Je m’entretiens de votre réputation avec tous ceux qui viennent ici de Hollande, et je trouve des gens qui pensent comme moi, ou je fais des prosélytes. J’ai combattu pour vous à Brunswick contre un certain Bothmer, bel esprit manqué, vif, étourdi, et qui décide de tout en dernier ressort. Ma cause a été triomphante, comme vous pouvez le croire ; et l’autre, confondu par la puissance de votre mérite, s’est avoué vaincu.

Ce sont en partie les libelles infâmes, dont vos compatriotes se piquent de vous affubler, qui préviennent le public, juge pour l’ordinaire injuste et mal instruit. Il suffit qu’un homme soit blâmé par quelqu’un qui écrit contre lui pour que les trois quarts du monde renouvellent sans cesse les accusations d’un rival.
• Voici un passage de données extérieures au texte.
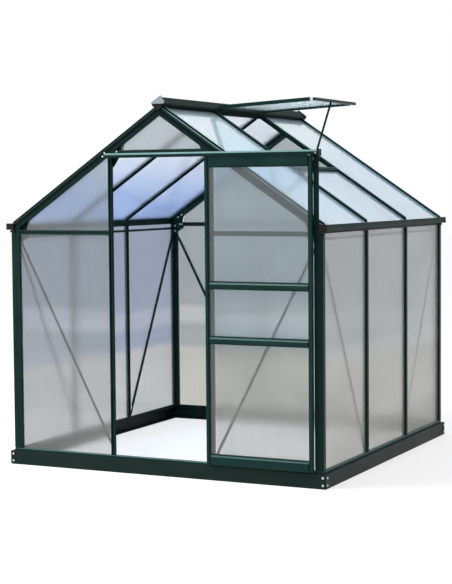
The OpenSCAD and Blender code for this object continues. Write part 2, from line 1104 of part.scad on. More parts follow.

Le vulgaire n’examine jamais, et il aime à répéter tout ce que les autres ont dit contre un homme de grand nom.

Votre nation est bien ingrate et bien légère de souffrir que des médisants, des plumes inconnues, osent entreprendre de flétrir vos lauriers ? Est-ce que le nombre des grands hommes est si commun ? Serait-ce parce que vous ne donnez point de l’encensoir à travers le visage des dieux de la terre ? Quelques raisons qu’ils puissent alléguer, il n’y en aura que de mauvaises. Si Auguste eût souffert qu’on eut couvert Virgile d’opprobre, si Louis XIV eût laissé enlever à Despréaux son mérite, ils auraient été moins grands princes, et le monarque romain et le monarque français auraient peut-être été obligés de renoncer à une partie de leur réputation.
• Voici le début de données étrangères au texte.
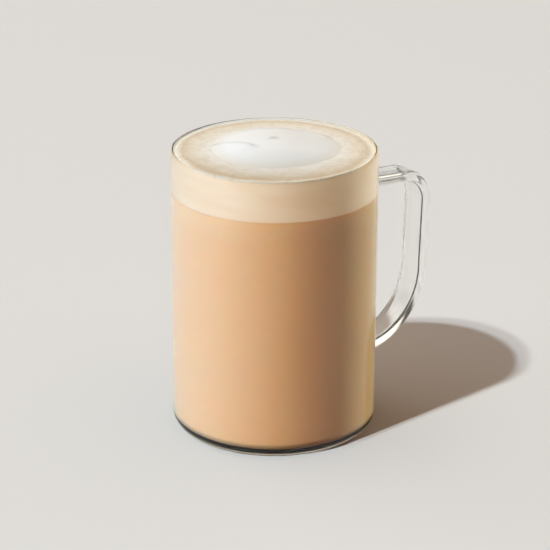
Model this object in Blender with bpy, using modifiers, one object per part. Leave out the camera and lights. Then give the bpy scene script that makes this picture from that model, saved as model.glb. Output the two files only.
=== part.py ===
"""A clear glass mug with a side handle, filled with white mocha: the drink, the foam layer on it
and a mound of white milk foam on top.

The mug stands on z = 0 with its axis on Z. The handle points along +X. Lengths are in metres.
"""
import math

import bmesh
import bpy

MM = 0.001

# Glass cup
CUP_RADIUS = 40.5 * MM
CUP_HEIGHT = 113.7 * MM
WALL = 1.8 * MM
FLOOR_THICKNESS = 3.2 * MM
BASE_CORNER_RADIUS = 4.0 * MM
LIP_OUTER_RADIUS = 1.1 * MM
LIP_INNER_RADIUS = WALL - LIP_OUTER_RADIUS
INNER_CORNER_RADIUS = 3.0 * MM
INNER_RADIUS = CUP_RADIUS - WALL

# Glass handle: a flat bar with rounded edges on a path of straights and two bends
BAR_WIDTH = 11.6 * MM
BAR_THICKNESS = 4.5 * MM
BAR_EDGE_RADIUS = 1.4 * MM
HANDLE_TOP = 92.0 * MM
TOP_ARM_DROP = math.radians(4.1)
TOP_ARM_LENGTH = 23.4 * MM
TOP_BEND_RADIUS = 11.1 * MM
GRIP_LEAN = math.radians(1.9)
GRIP_LENGTH = 29.2 * MM
LOW_BEND_RADIUS = 31.0 * MM
LOW_BEND_ANGLE = math.radians(76.6)
FLARE_LENGTH = 4.0 * MM
FLARE = 0.22

# What the cup holds
GAP = 0.3 * MM
MOCHA_LEVEL = 97.3 * MM
FOAM_LEVEL = 113.4 * MM
FOAM_EDGE_DROP = 0.5 * MM
FOAM_EDGE_WIDTH = 5.0 * MM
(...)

C’est une espèce de barbarie que d’obscurcir ou de laisser étouffer le génie et les grands talents. Les Français, en ne vous estimant pas assez, semblent se trouver indignes d’être les compatriotes de l’auteur de la Henriade et de tant d’autres chefs-d’œuvre. On sent trop, pour peu qu’on y fasse attention, que la plume de vos ennemis est trempée dans le fiel de l’envie. Ce ne sont point des raisons qu’ils allèguent contre vous, ce sont des traits de malignité et de méchanceté : tant il est vrai que la jalousie et l’envie sont un brouillard qui obscurcit aux yeux du jaloux le mérite de son adversaire.
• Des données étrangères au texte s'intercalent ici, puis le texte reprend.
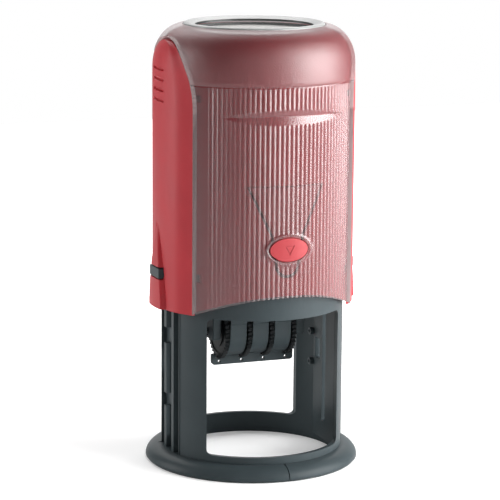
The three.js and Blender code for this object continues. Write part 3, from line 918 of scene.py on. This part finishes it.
def ink_cartridge():
    low, high = bottom("pad_tray"), top("pad_tray")
    radius = reach("pad_tray", 0)
    roof = 69.8
    tray = [(0, roof), (22.5, roof), (22.5, low), (radius, low), (radius, high), (0, high)]
    finish_piece(revolve("tray", tray), "ink_tray", "base", INNER_BLACK, ["pad_tray"],
                 bevel=0.2)
    low, high = bottom("ink_pad"), top("ink_pad")
    radius = reach("ink_pad", 0)
    pillow = [(radius * i / 30, low - 0.3 * (1 - (i / 30) ** 2)) for i in range(29)]
    pillow += [(radius - 0.5 + u, low + 0.5 + v) for u, v in arc(0, 0, 0.5, -80, 0, 6)]
    pillow += [(radius, high), (0, high)]
    pad = finish_piece(revolve("pad", pillow), "ink_felt", "base", INK_FELT, ["ink_pad"])


def cartridge_bridge():
    low, high = bottom("pad_housing"), top("pad_housing")
    deck_low, deck_high = 71.7, 73.4
    deck = [(0, deck_low), (25.2, deck_low), (25.2, deck_high), (16.8, deck_high), (16.8, high)]
    deck += [(15.6, high), (15.6, deck_high), (0, deck_high)]
    body = revolve("deck", deck)
    for side in (-1, 1):
        post = block(*span(side, 23.9, 25.5), -7.4, 7.4, low, deck_low + 0.5)
        inside = [(0, low - 1), (25.2, low - 1), (25.2, deck_high), (0, deck_high)]
        add(body, combine(post, revolve("inside", inside), "INTERSECT"))
    finish_piece(body, "pad_bridge", "base", INNER_BLACK, ["pad_housing"], bevel=0.2)


def return_spring():
    """The tapered coil that flattens onto the bridge as the handle goes down, drawn at the height of
    the CAD's spring.
    """
    wire, turns, per_turn, section = 0.7, 5, 56, 14
    low, high = bottom("return_spring") + wire, top("return_spring") - wire
    verts, faces = [], []
    steps = turns * per_turn
    for i in range(steps + 1):
        along = i / steps
        angle = 2 * math.pi * turns * along
        for k in range(section):
            turn = 2 * math.pi * k / section
            radius = 13.8 - 4 * along + wire * math.cos(turn)
            z = low + (high - low) * along + wire * math.sin(turn)
            verts.append((radius * math.cos(angle), radius * math.sin(angle), z))
    for i in range(steps):
        here, ahead = section * i, section * (i + 1)
        for k in range(section):
            n = (k + 1) % section
            faces.append([here + k, here + n, ahead + n, ahead + k])
    faces.append(list(range(section)))
    faces.append([section * steps + k for k in reversed(range(section))])
    coil = new_object("coil", verts, faces)
    finish_piece(coil, "coil_spring", "base", STEEL, ["return_spring"])
    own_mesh(coil)


# ------------------------------------------------------------------ stage, light, camera


AMBIENT = 0.07
LIT_POINT = (0, 0, 0.075)
FLOOR_HALF = 0.7


def area_light(name, place, size, power):
    data = bpy.data.lights.new(name, "AREA")
    data.shape = "RECTANGLE"
    data.size, data.size_y = size
    data.energy = power
    light = bpy.data.objects.new(name, data)
    bpy.context.collection.objects.link(light)
    light.location = place
    light.visible_camera = False
    light.rotation_euler = (Vector(LIT_POINT) - Vector(place)).to_track_quat("-Z", "Y").to_euler()


def seen_directly(nodes, links, indirect, direct):
    """One value for what the eye sees, another for what lights the object."""
    rays = nodes.new("ShaderNodeLightPath")
    return spread(nodes, links, rays.outputs["Is Camera Ray"], indirect, direct)


def stage():
    """A white sheet under the object that runs into the white behind it, and the softboxes."""
    corners = [(x * FLOOR_HALF, y * FLOOR_HALF, 0) for x, y in ((-1, -1), (1, -1), (1, 1), (-1, 1))]
    mesh = bpy.data.meshes.new("floor")
    mesh.from_pydata(corners, [], [(0, 1, 2, 3)])
    floor = bpy.data.objects.new("floor", mesh)
    bpy.context.collection.objects.link(floor)
    material, nodes, links, principled = shader("paper_floor")
    tone = ramp(nodes, links, noise(nodes, links, 6.0), (0.86, 0.86, 0.86), (0.9, 0.9, 0.9))
    links.new(tone, principled.inputs["Base Color"])
    principled.inputs["Roughness"].default_value = 0.9
    principled.inputs["Specular IOR Level"].default_value = 0.1
    principled.inputs["Emission Color"].default_value = (1, 1, 1, 1)
    # Painted light: the floor glows for the eye only, faintly near the object and fully from 0.3 m out,
    # so it runs into the white behind.
    glow = seen_directly(nodes, links, 0.0, 1.0)
    links.new(placed(nodes, links, "XY", 0.03, 0.30, 0.22, 1.0), glow.node.inputs["To Max"])
    links.new(glow, principled.inputs["Emission Strength"])
    mesh.materials.append(material)
    world = bpy.data.worlds.new("studio")
    bpy.context.scene.world = world
    world.use_nodes = True
    nodes, links = world.node_tree.nodes, world.node_tree.links
    nodes["Background"].inputs["Color"].default_value = (1, 1, 1, 1)
    links.new(seen_directly(nodes, links, AMBIENT, 1.0), nodes["Background"].inputs["Strength"])
    area_light("key_right", (0.38, -0.26, 0.20), (0.46, 0.40), 5.9)
    area_light("side_left", (-0.50, 0.24, 0.17), (0.22, 0.40), 1.7)
    area_light("front_fill", (-0.25, -0.65, 0.35), (0.5, 0.4), 0.6)
    area_light("overhead", (0.1, 0.50, 0.62), (0.8, 0.5), 4.5)
    area_light("backdrop", (0.40, 1.05, 0.30), (1.5, 0.6), 3.0)
    bpy.context.scene.view_settings.view_transform = "Standard"


def camera():
    """The photograph's view: from the front left, a little above."""
    turn, pitch, roll = math.radians(-20.813), math.radians(10.99), math.radians(0.44)
    data = bpy.data.cameras.new("camera")
    data.sensor_width = 36.0
    data.lens = 167.37
    data.clip_start = 0.01
    cam = bpy.data.objects.new("camera", data)
    bpy.context.collection.objects.link(cam)
    level = math.cos(pitch)
    forward = Vector((-math.sin(turn) * level, math.cos(turn) * level, -math.sin(pitch)))
    right = Vector((math.cos(turn), math.sin(turn), 0))
    up = right.cross(forward)
    across = right * math.cos(roll) + up * math.sin(roll)
    upward = up * math.cos(roll) - right * math.sin(roll)
    basis = Matrix((across, upward, -forward)).transposed().to_4x4()
    cam.matrix_world = Matrix.Translation((-0.23586, -0.61840, 0.18966)) @ basis
    bpy.context.scene.camera = cam


camera()
stage()
frame_moulding()
handle_shell()
cheek(-1)
cheek(1)
clear_cover()
lock_button(-1)
lock_button(1)
top_parts()
yoke(-1)
yoke(1)
for dial, rim_x in zip(("day_tens", "day_units", "month", "year"), RIMS):
    date_wheel(dial, rim_x)
    date_band(dial)
wheel_guard()
side_plate(-1)
side_plate(1)
dial_shaft()
die_parts()
anvil()
ink_cartridge()
cartridge_bridge()
return_spring()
M. Thieriot m’a envoyé les deux Lettres que vous avez écrites, l’une sur les ouvrages de M. Dutot[2], et l’autre[3] sur Mérope. Ce sont des chefs-d’œuvre chacune dans leur genre. Vous jugez de la poésie en Horace, et de l’art de rendre les hommes heureux en Agrippa et en Amboise.

  1. Dans les Œuvres posthumes, éditions de Berlin et de Londres, on lit : « … sur ce sujet. Je demande de vos nouvelles à tous ceux qui viennent de la Hollande : tous ceux à qui j’ai parlé m’entretiennent des libelles infâmes dont vos compatriotes vous persécutent, et de l’ingratitude de votre nation qui souffre qu’on couvre d’opprobres un homme qui fait honneur à sa patrie, et qui doit un jour rendre illustre le siècle dans lequel il a vécu. J’ai soutenu votre cause à Brunswick, etc. »
  2. Ce sont les Observations imprimées tome XXII, pages.359 et suiv.
  3. À M. le marquis Scipion Maffei. Voyez tome IV, page 179.